4. Integration of Insights into Strategic Planning Flexible Strategy Development: Using the insights gathered, the company would design strategies that are adaptable to various future scenarios. This might include investing in modular renewable technology that can be scaled up or down quickly in response to market demand. Through cross-departmental collaboration, insights and data can flow seamlessly between departments such as R&D, operations, and marketing to implement a unified strategy that aligns with both technological advancements and market needs.

Establishing a protocol for regular strategic reviews to assess the effectiveness of the renewable transition strategy against real-world outcomes and evolving scenarios would further be necessary to continuously update technological adoptions, re-evaluating market strategies, and refining operational practices accordingly.

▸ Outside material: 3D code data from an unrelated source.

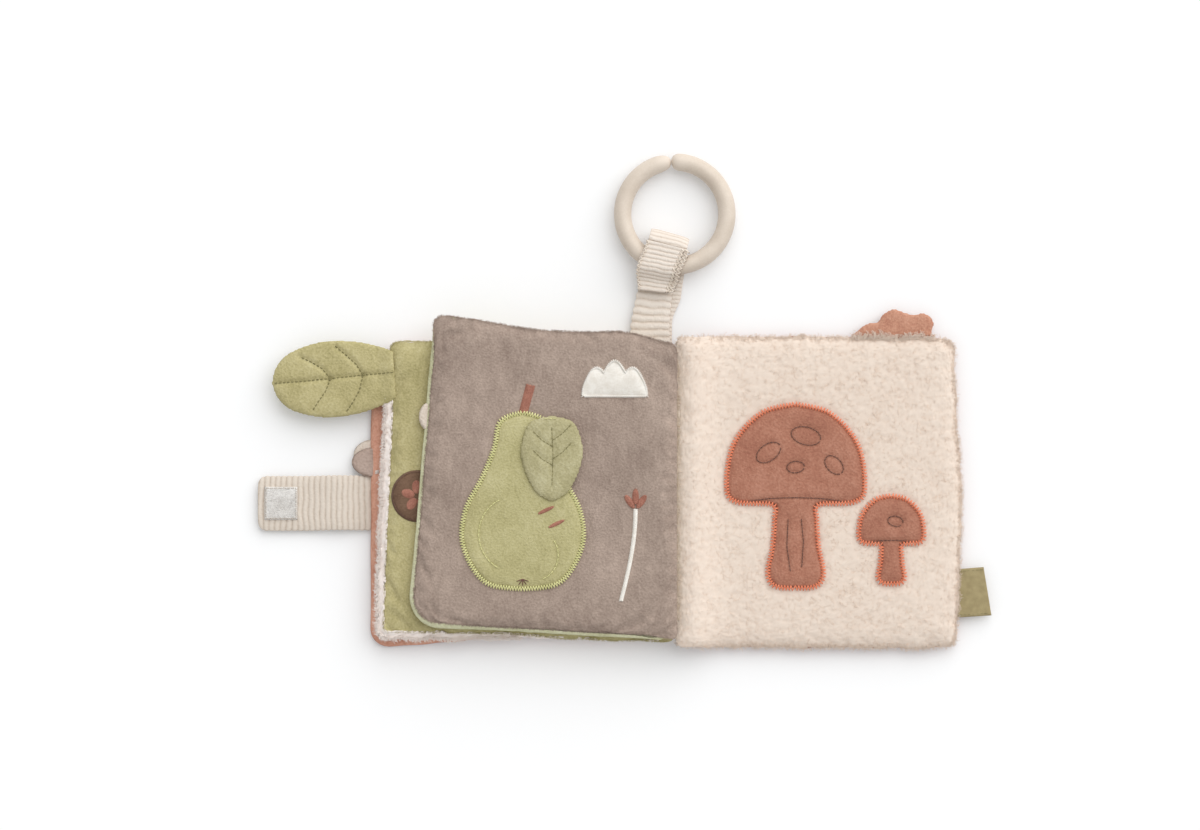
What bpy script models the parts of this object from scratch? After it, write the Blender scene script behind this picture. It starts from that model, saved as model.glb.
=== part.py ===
"""Crinkle cloth book lying open: padded covers and leaves, tabs, straps and a carrying ring."""

import math
from collections import namedtuple

import bmesh
import bpy
from mathutils import Matrix, Vector

# Gaps and cloth, in metres
TOUCH_GAP = 0.0003
CLOTH_WALL = 0.0008
CLOSED_CLEARANCE = 0.0005

# Panels: the gutter runs along Y at X zero, and the table is at Z zero
PAGE_WIDTH = 0.135
COVER_HEIGHT = 0.149
BACK_HEIGHT = 0.150
LEAF_HEIGHT = 0.144
COVER_MIDDLE_Y = 0.0008
LEAF_MIDDLE_Y = 0.001
COVER_THICKNESS = 0.0060
LEAF_THICKNESS = 0.0060
BACK_THICKNESS = 0.0085
CORNER_RADIUS = 0.009
SIDE_DRAW_IN = 0.0014
COVER_SEAM_SHARE = 0.34
LEAF_SEAM_SHARE = 0.50
BACK_SEAM_SHARE = 0.43

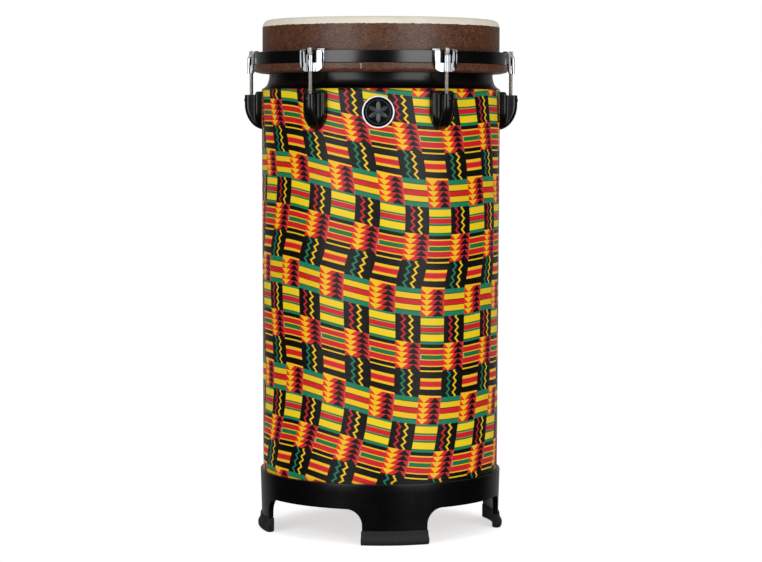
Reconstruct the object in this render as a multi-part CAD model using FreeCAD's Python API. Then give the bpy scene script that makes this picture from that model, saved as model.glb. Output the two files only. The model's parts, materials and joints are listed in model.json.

Implementing feedback mechanisms to gather insights from all stakeholders, including employees, customers, and community members, would also enable continuous improvement and strategy adaptation.

By integrating these insights, a company can ensure that its transition to renewable energy is not only aligned with current capabilities and market conditions but is also robust enough to adapt to future changes and leverage new opportunities. The company can then remain agile and forward-thinking, capable of leading in a dynamically changing energy market. By integrating critical, futures, and exponential thinking, the Tri-Scope Synthesis approach provides a structured yet flexible framework that can help organizations adapt and innovate in response to an ever-changing world.